The client-led disagreement process
A worker or a deemed employer who disagrees with a determination can use the client-led disagreement process. The client must consider the representations, keep the current tax treatment in place while it reviews, and respond within 45 calendar days [17]. If the client fails to respond in time, it becomes the deemed employer and takes on the tax liability itself [18].
If the worker still disagrees after that process, the route is self-assessment. The individual can reflect their own view of their status in a return after the end of the tax year, once tax has been accounted for [19]. Contractors running their own payroll for a small company should keep the determination and any correspondence on file.
Conclusion
Outside IR35 is less a badge to earn than a description of how an engagement actually works. A contractor who runs a real business, keeps genuine independence in the day-to-day work, and holds the paperwork to match will usually find the status follows naturally. The client's determination matters, but it has to be grounded in the facts, and a blanket decision that ignores them is open to challenge.

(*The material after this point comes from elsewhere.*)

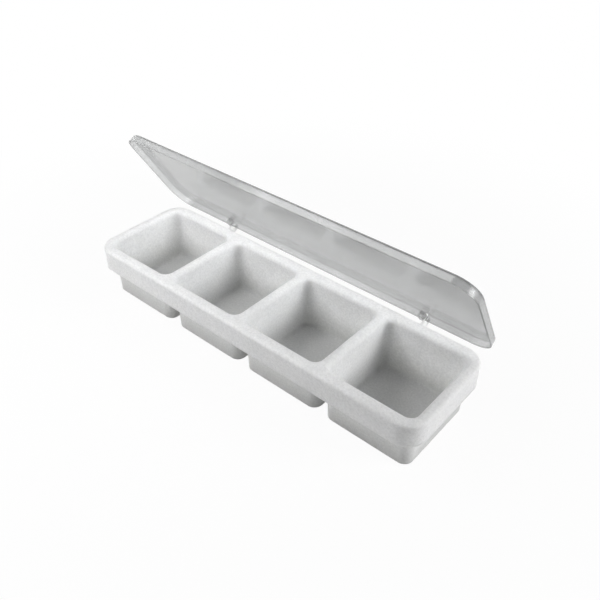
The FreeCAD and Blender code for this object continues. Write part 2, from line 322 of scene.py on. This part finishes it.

The safer position for any contractor is to treat status as something to evidence continuously rather than argue after the fact. Clear records, working practices that match the contract, and a prompt use of the disagreement process when a determination looks wrong are what keep an outside-IR35 engagement on solid ground.
Frequently asked questions
What does being outside IR35 actually mean for a contractor's pay?
It means the engagement is treated as genuine self-employment for tax. The fee is paid gross to the contractor's limited company or other intermediary, with no Income Tax or National Insurance deducted at source by the client. The company and the individual are then responsible for accounting for their own tax, typically through the company's payroll and the individual's self-assessment return.
Does a right of substitution guarantee an outside IR35 result?
No single factor guarantees the outcome, but a genuine and unfettered right to send a substitute is one of the strongest pointers to self-employment. The right has to be real. If the client would never accept anyone other than the named worker, a substitution clause in the contract carries little weight, because HMRC looks at the actual working relationship rather than the wording alone.
Who decides whether a contract is outside IR35?
For public-sector clients and medium or large private-sector clients, the client decides and must issue a status determination statement with its reasons. Where the end client is a small business or is wholly overseas, the contractor's own company makes the decision instead. In every case the decision must reflect the real terms and working practices of the engagement.
How can a contractor challenge a determination they think is wrong?
The contractor can use the client-led disagreement process, which requires the client to consider the representations and respond within 45 calendar days. The tax treatment stays as it is while the review runs. If the client misses the 45-day deadline, it becomes the deemed employer and liable for the tax. Where the contractor still disagrees afterwards, they can reflect their own view through self-assessment after the tax year ends.